Ordinarily, a motion for reconsideration may address only those matters of fact or issues of law which were presented to, but not considered by, the court in the course of making the decision at issue. See SPIRG v. Monsanto Co., 727 F. Supp. 876, 878 (D.N.J.), aff'd, 891 F.2d 283 (3d Cir. 1989). Thus, reconsideration is not to be used as a means of expanding the record to include matters not originally before the court. Bowers, 130 F. Supp.2d at 613; Resorts Int'l. v. Greate Bay Hotel and Casino, Inc., 830 F. Supp. 826, 831 & n.3 (D.N.J. 1992); Egloff v. New Jersey Air National Guard, 684 F. Supp. 1275, 1279 (D.N.J. 1988). Absent unusual circumstances, a court should reject new evidence which was not presented when the court made the contested decision.
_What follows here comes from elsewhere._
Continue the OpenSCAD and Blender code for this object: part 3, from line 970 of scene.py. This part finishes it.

See Resorts Int'l, 830 F. Supp. at 831 n.3. A party seeking to introduce new evidence on reconsideration bears the burden of first demonstrating that evidence was unavailable or unknown at the time of the original hearing. See Levinson v. Regal Ware, Inc., Civ. No. 89-1298, 1989 WL 205724 at *3 (D.N.J. Dec. 1, 1989).
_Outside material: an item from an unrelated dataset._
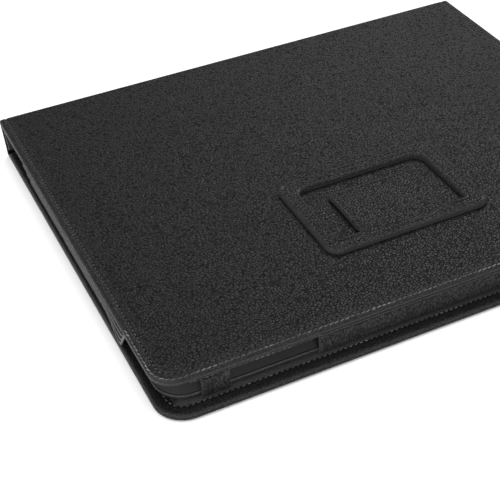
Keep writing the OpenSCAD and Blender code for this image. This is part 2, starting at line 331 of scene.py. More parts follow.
def makeCloth(name, look):
    material, nodes, links, shader = startMaterial(name)
    place = addNode(nodes, "ShaderNodeTexCoord").outputs["Object"]
    nap = addNode(nodes, "ShaderNodeTexNoise", Scale=1 / (look["nap"] * mm), Detail=6.0, Roughness=0.7)
    brushed = addNode(nodes, "ShaderNodeMapping", Scale=look["stretch"])
    links.new(place, brushed.inputs["Vector"])
    links.new(brushed.outputs[0], nap.inputs["Vector"])
    strokes = addNode(nodes, "ShaderNodeTexNoise", Scale=1 / (look["stroke"] * mm), Detail=3.0,
                      Distortion=0.6)
    links.new(place, strokes.inputs["Vector"])
    shade = addNode(nodes, "ShaderNodeMath", operation="MULTIPLY_ADD")
    links.new(strokes.outputs["Fac"], shade.inputs[0])
    shade.inputs[1].default_value = 0.5
    links.new(scaleSlot(nodes, links, nap.outputs["Fac"], 0.5), shade.inputs[2])
    colour = addRamp(nodes, [(0.3, look["dark"]), (0.75, look["light"])])
    links.new(shade.outputs[0], colour.inputs["Fac"])
    links.new(colour.outputs["Color"], shader.inputs["Base Color"])
    spread(nodes, links, nap.outputs["Fac"], *look["rough"], shader.inputs["Roughness"])
    shader.inputs["Specular IOR Level"].default_value = 0.2
    shader.inputs["Sheen Weight"].default_value = look["sheen"]
    shader.inputs["Sheen Roughness"].default_value = 0.4
    bump = addNode(nodes, "ShaderNodeBump", Strength=look["bump"], Distance=0.15 * mm)
    links.new(nap.outputs["Fac"], bump.inputs["Height"])
    links.new(bump.outputs["Normal"], shader.inputs["Normal"])
    return material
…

Moreover, L.Civ.R. 7.1(i) does not allow parties to restate arguments which the court has already considered. See G-69 v. Degnan, 748 F. Supp. 274, 275 (D.N.J. 1990). Thus, a difference of opinion with the court's decision should be dealt with through the normal appellate process. Bowers, 130 F. Supp.2d at 612 (citations omitted); Florham Park Chevron, Inc. v. Chevron U.S.A., Inc., 680 F. Supp. 159, 162 (D.N.J. 1988); see also Chicosky v. Presbyterian Medical Ctr., 979 F. Supp. 316, 318 (D.N.J. 1997); NL Industries, Inc. v. Commercial Union Ins. Co., 935 F. Supp. 513, 516 (D.N.J. 1996) ("Reconsideration motions ... may not be used to re-litigate old matters, or to raise arguments or present evidence that could have been raised prior to the entry of judgment."). In other words, "[a] motion for reconsideration should not provide the parties with an opportunity for a second bite at the apple." Tishcio v. Bontex, Inc., 16 F. Supp.2d 511, 533 (D.N.J. 1998)(citation omitted).
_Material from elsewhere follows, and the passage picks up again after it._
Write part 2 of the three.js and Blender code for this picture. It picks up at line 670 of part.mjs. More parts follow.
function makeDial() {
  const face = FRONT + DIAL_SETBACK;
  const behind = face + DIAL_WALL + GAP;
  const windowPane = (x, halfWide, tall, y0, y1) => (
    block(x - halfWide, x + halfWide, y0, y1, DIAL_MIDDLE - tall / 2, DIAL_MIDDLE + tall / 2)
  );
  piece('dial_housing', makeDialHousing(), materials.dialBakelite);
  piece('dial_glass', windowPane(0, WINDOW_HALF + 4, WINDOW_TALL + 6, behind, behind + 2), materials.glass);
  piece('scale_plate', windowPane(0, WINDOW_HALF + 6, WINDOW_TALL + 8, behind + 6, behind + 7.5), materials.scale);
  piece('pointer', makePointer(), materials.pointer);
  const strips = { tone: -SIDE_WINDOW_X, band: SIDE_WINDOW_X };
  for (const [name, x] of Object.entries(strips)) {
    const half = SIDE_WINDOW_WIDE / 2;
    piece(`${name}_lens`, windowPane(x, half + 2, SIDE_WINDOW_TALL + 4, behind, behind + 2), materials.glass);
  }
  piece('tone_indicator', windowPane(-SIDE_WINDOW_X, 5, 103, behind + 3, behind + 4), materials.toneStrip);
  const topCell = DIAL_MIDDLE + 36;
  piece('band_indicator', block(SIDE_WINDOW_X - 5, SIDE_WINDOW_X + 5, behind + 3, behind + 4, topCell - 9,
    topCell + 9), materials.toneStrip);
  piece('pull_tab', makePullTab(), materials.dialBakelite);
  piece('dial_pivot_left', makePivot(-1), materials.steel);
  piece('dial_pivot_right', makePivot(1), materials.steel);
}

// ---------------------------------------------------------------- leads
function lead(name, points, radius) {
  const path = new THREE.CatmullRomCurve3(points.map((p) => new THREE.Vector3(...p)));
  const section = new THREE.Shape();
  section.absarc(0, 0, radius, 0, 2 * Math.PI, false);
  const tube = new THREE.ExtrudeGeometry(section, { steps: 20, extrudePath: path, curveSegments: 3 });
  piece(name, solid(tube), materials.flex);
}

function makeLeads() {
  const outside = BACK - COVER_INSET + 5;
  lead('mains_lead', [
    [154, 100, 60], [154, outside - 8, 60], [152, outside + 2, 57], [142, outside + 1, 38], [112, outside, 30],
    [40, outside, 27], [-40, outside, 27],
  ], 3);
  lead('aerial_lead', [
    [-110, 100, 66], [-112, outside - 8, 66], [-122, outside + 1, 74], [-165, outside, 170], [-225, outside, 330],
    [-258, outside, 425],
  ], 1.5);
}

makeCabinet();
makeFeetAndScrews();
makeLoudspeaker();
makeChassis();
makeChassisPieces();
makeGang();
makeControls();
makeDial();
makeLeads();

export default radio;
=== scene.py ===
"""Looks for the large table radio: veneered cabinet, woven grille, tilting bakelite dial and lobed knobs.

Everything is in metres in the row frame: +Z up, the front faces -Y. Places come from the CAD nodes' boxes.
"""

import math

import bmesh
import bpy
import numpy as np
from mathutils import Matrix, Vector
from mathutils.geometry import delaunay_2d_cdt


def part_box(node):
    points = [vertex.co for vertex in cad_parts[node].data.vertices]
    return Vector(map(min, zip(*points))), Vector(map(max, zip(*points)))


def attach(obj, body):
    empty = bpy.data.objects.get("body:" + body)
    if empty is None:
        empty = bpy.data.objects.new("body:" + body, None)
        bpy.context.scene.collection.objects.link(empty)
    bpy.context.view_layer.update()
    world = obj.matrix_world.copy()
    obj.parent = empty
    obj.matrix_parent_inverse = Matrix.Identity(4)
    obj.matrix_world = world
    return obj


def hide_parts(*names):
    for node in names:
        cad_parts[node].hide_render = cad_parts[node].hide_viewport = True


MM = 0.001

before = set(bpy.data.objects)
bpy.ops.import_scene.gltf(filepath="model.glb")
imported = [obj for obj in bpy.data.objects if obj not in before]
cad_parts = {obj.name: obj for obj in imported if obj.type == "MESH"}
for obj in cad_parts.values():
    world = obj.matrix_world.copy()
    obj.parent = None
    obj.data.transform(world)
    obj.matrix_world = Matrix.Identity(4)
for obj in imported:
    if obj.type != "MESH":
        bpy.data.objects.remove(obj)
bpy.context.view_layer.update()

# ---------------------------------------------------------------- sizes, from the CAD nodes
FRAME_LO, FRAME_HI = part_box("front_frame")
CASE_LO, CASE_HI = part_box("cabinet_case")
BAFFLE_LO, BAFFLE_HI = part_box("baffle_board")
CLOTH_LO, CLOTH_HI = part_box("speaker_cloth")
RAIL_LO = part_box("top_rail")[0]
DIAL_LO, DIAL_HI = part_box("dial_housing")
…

Here, Prall fails to provide any evidence to show that this Court "overlooked" a factual or legal issue that may alter the disposition of the matter, which is necessary for the Court to entertain the motion for reconsideration. He has not presented the Court with changes in controlling law, factual issues that were overlooked, newly discovered evidence, or a clear error of law or fact that would necessitate a different ruling in order to prevent a manifest injustice. Rather, Prall asserts obfuscatory and unsupported allegations regarding this Court's character and judicial conduct that are wholly unrelated and unresponsive to the Court's actual ruling on the law. Consequently, Prall fails to satisfy the threshold for granting a motion for reconsideration. Prall's only recourse, if he disagrees with this Court's decision, should be via the normal appellate process. He may not use a motion for reconsideration to re-litigate a matter that has been thoroughly adjudicated by this Court.

III. CONCLUSION

Therefore, for the reasons expressed above, Prall's motion for vacatur and other relief (docket entry no. 8) will be denied for lack of merit. An appropriate Order follows.